L'arnaque est cruelle mais Hostiou ne la juge pas, il ne vise pas la justice mais ce que lui procurera cette rencontre et la possession exclusive de son identité numérique, nom et photo et ce qu'il a trouvé, cette économie brumeuse sur les mythes du rêve européen, de la notoriété, de l'imaginaire, est à voir comme une sorte d'imitation en mode mineur de la société du spectacle européenne.
Hostiou organise même un vrai-faux casting avec Cromix à partir de l'idée encore vague de faire un vrai film, peut-être pour réparer et faire mentir le menteur, sûrement pour expérimenter la chose, et il filme les candidates qui le reconnaissent derrière la caméra.

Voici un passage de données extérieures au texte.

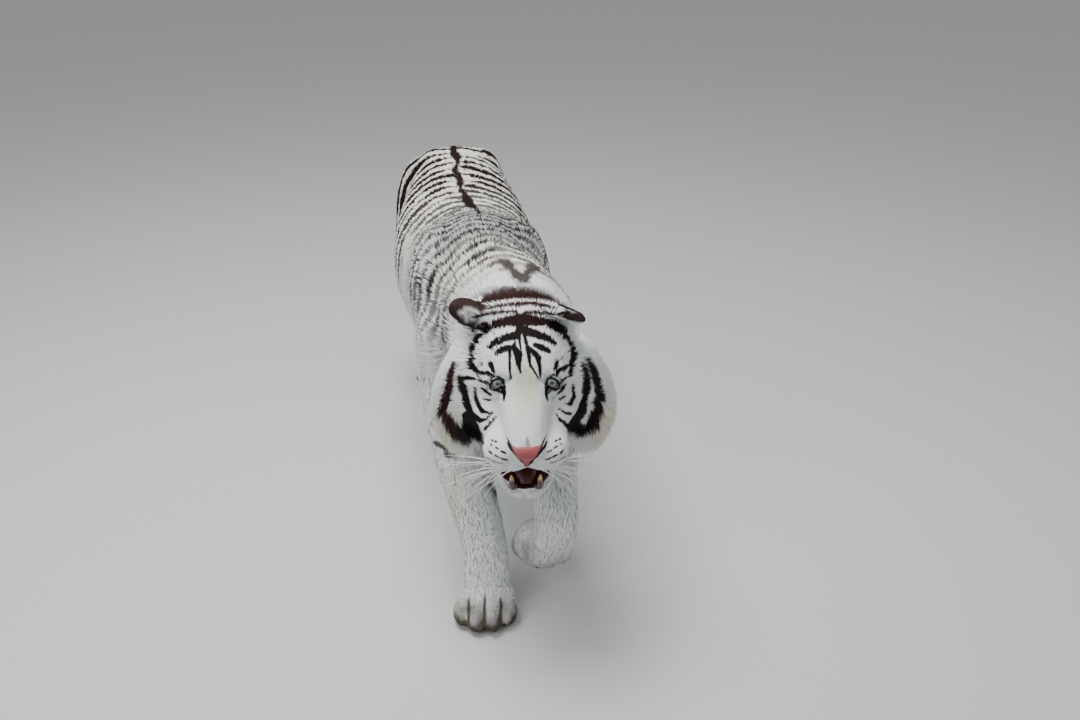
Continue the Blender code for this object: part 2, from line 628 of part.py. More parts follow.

Cromix nie alors, continue à certifier devant ses "clientes" incrédules, que le filmeur blanc n'est pas Hostiou, tenant tête à la réalité.
Débusqué, le cinéaste s'arrête alors, net, il sait qu'il n'y aura pas de film derrière ce casting, y a t il cru ? S'est-il laissé emporter par les séductions du virtuel ? En tout cas, devant le regard caméra des jeunes filles qui le reconnaissent puisque c'est sa propre image qui figure sur le faux compte, il ne peut plus participer à ce qui apparaît comme une escroquerie, une limite éthique est atteinte, il se réapproprie son identité.
Comment sortir de ce film à pièges narcissiques (pour lui comme pour les jeunes femmes venues au casting) ? Hostiou, réalisateur de clips et cinéaste expérimental, filme alors le meilleur côté de Cromix, le rameur, dans un clip final où la parole du rappeur donne une clé d'interprétation au film et le fait retomber sur ses pattes et tenir debout.